Image - figure003.jpg Figure 3: Step pattern arising from the decentralized leg-controllers connected by local rules and the environment. Abscissa is time; black bars indicate swing movement; the gaps represent stance movement of this leg (from top to bottom: front left leg (FL), middle left leg (ML), hind left leg (HL), correspondingly front right leg (FR), middle right leg (MR) and hind right leg (HR) for the right side). The lower bars indicate 500 iterations corresponding to 5s real time. These “foot-fall patterns” show various locally or globally stable patterns depending on walking velocity (a: slow, b: fast) and of starting position. In (a) the legs start with an “uncomfortable” leg configuration leading to a gallop-like pattern (indicated by the vertical ellipses) that after about six steps changes to the globally stable pattern, typical for slow insect walking (see inclined ellipses, step # 8). (b) shows fast walking leading to a tripod gait characterized by synchronous swing movements of ML, FR, HR and FL, HL, MR (see vertical ellipses).

For an RNN, maintaining a stable state is a non-trivial problem, in particular, when there are various disturbances. To illustrate the adaptability and at the same time the stability of the behavior controlled by such a motivation unit network, in figure 3 we show two cases of hexapod walking.
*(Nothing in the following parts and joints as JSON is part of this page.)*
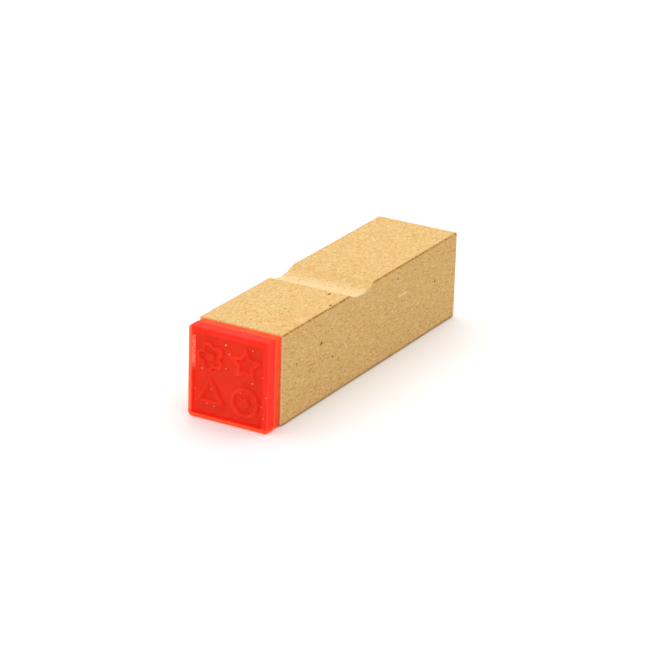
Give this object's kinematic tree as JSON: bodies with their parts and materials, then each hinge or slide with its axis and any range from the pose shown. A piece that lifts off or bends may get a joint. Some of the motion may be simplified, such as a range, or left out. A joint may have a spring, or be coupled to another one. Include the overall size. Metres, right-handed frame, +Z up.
{
  "type": "rubber stamp",
  "caption": "Block-mounted rubber stamp: a square fibreboard stick with a shallow finger groove, a red photopolymer plate on a soft orange cushion, and a paper label on its far end.",
  "frame": {"origin": "middle of the whole stamp's footprint, on the surface that the stamp lies on", "axes": "+Y along the handle, from the printing face to the labelled end; +Z up, through the finger groove; +X to the right when the printing face looks at the viewer"},
  "size_m": [0.015, 0.061, 0.015],
  "materials": {
    "fibreboard": "raw sanded fibreboard, matte, fine fibres and dark flecks",
    "clear_glue": "thin clear adhesive film, dark where it is squeezed between layers",
    "orange_pad": "soft translucent orange elastomer, satin",
    "polyester": "clear polyester film, glossy, red from what it touches",
    "red_resin": "translucent red photopolymer, slightly tacky gloss, tiny bubbles",
    "paper": "uncoated white label paper, matte"
  },
  "bodies": {
    "root": {"handle_block": "fibreboard", "block_tape": "clear_glue", "cushion_pad": "orange_pad", "plate_tape": "clear_glue", "carrier_film": "polyester", "stamp_plate": "red_resin", "back_label": "paper"}
  },
  "joints": []
}
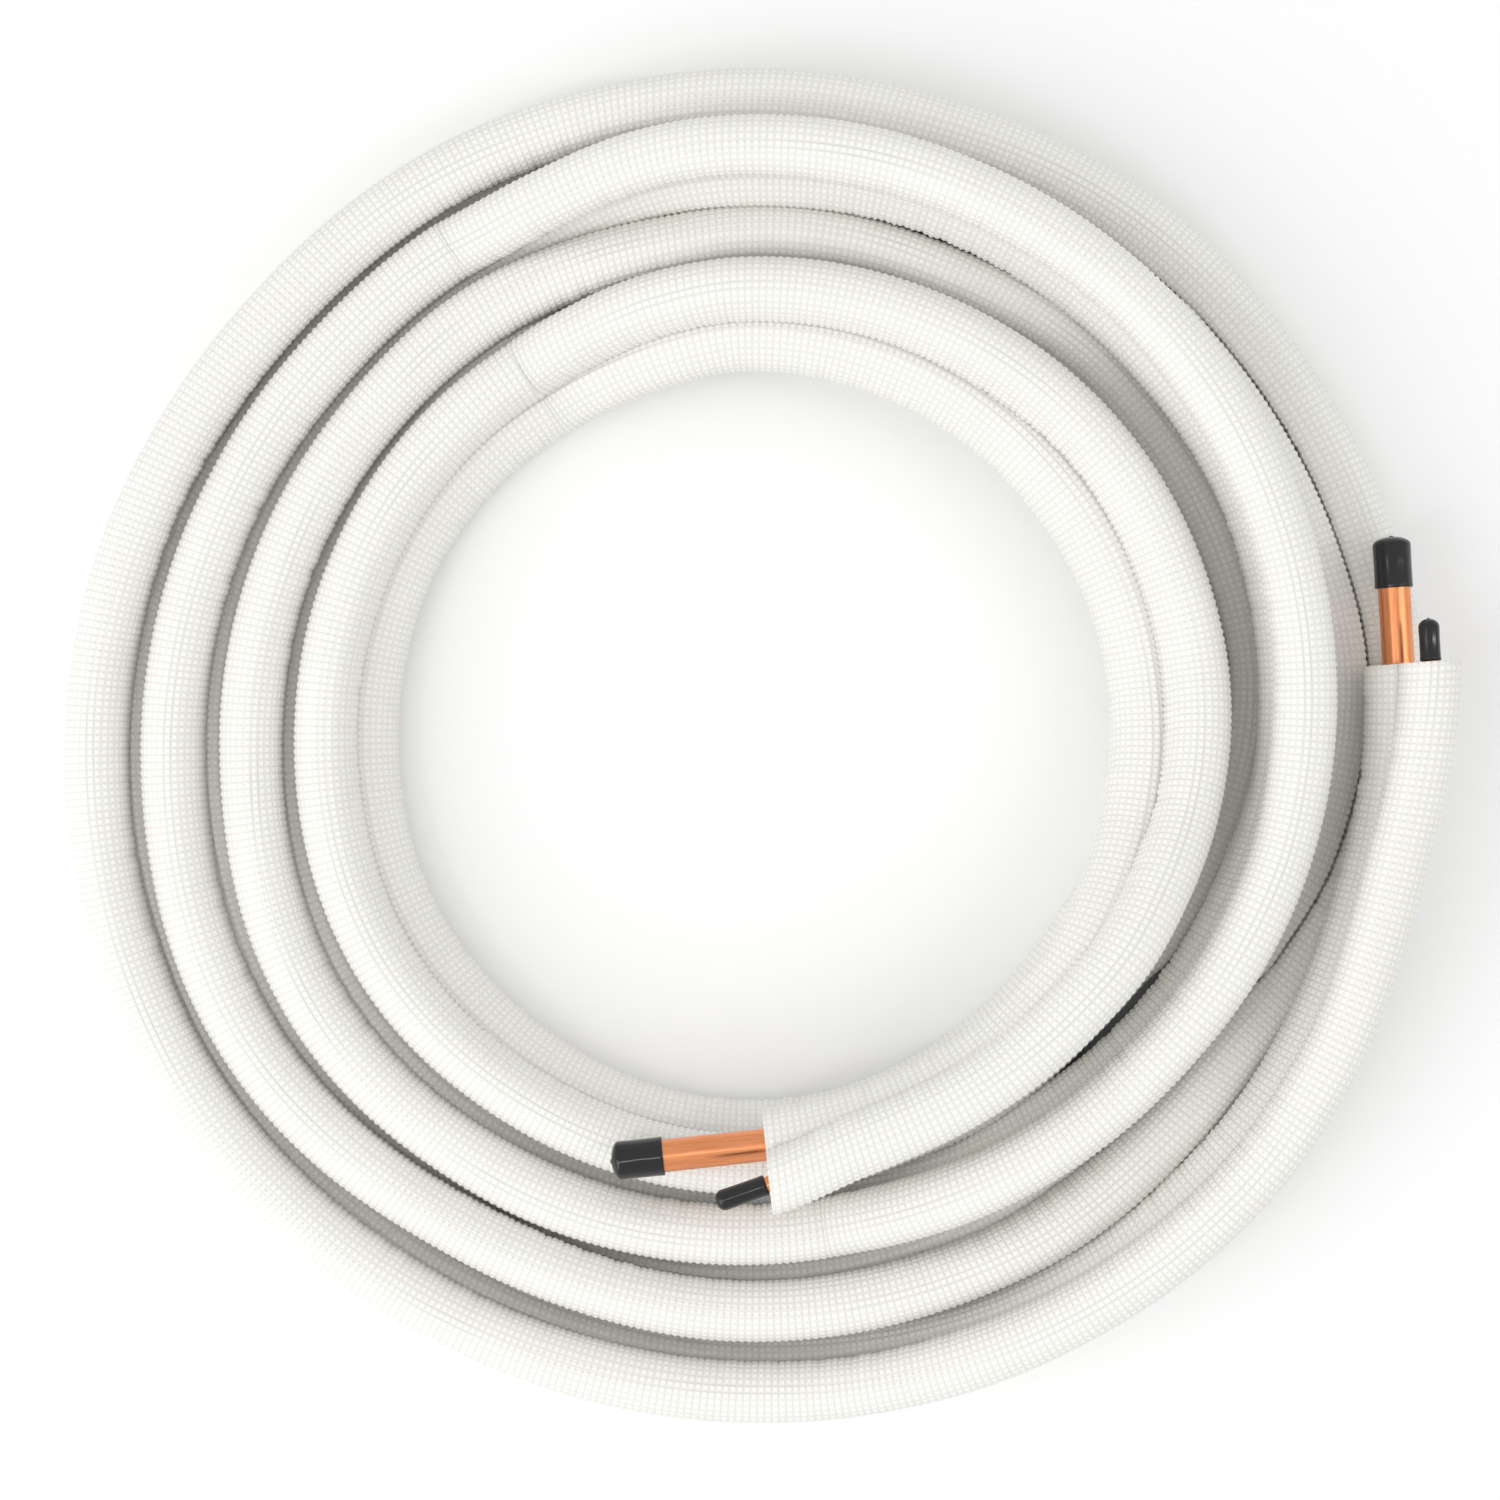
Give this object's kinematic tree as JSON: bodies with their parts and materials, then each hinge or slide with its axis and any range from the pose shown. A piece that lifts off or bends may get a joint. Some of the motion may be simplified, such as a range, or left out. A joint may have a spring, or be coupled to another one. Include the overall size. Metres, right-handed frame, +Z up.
{
  "type": "mini split line set",
  "caption": "Coiled pair of foam-jacketed copper refrigerant lines, a thick suction line bonded to a thin liquid line, lying flat with capped bare copper ends.",
  "frame": {"origin": "on the floor under the middle of the coil's bounding box", "axes": "+Z up through the coil's eye, +X towards the side where the outer end lies, +Y up the picture"},
  "size_m": [0.548, 0.5378, 0.1044],
  "materials": {
    "foam": "matt white embossed polyethylene foam",
    "copper": "satin bare copper",
    "vinyl": "glossy black vinyl"
  },
  "bodies": {
    "root": {"suction_line_jacket": "foam", "liquid_line_jacket": "foam", "suction_line_tube": "copper", "liquid_line_tube": "copper", "suction_cap_outer_end": "vinyl", "suction_cap_inner_end": "vinyl", "liquid_cap_outer_end": "vinyl", "liquid_cap_inner_end": "vinyl"}
  },
  "joints": []
}
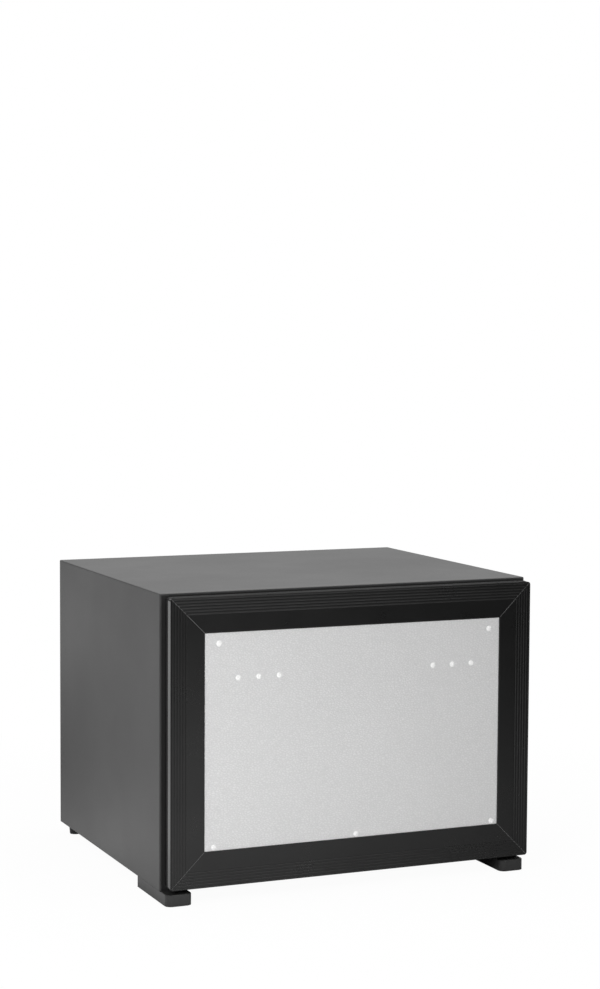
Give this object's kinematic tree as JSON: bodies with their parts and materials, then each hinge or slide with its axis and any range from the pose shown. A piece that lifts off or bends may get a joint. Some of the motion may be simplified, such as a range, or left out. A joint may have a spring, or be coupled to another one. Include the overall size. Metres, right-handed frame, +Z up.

Figure 3a shows an example of a slow walking speed where the legs begin from a difficult starting configuration (both front legs, both middle legs and both hind legs start from the same position, which is opposite to the coordination found in normal walking, where opposite legs alternate). Nonetheless, the agent is able to walk. After some steps, the agent reaches a temporally stable pattern corresponding to normal walking. Figure 3b shows a step pattern corresponding to high-speed walking, often termed “tripod gait”. Although usually considered to be a regular pattern, detailed inspection shows that there are local temporal variations, but the overall pattern remains stable (for videos of further walking examples see Schilling et al. 2013b). It is important to note that none of these step-patterns are explicitly implemented, but arise as emergent properties (for details see Schilling et al. 2013a). As another impressive emergent property, Bläsing (2006) showed that, with some minor extensions, this walker is able to climb over large obstacles (which can be more than twice the normal step-width).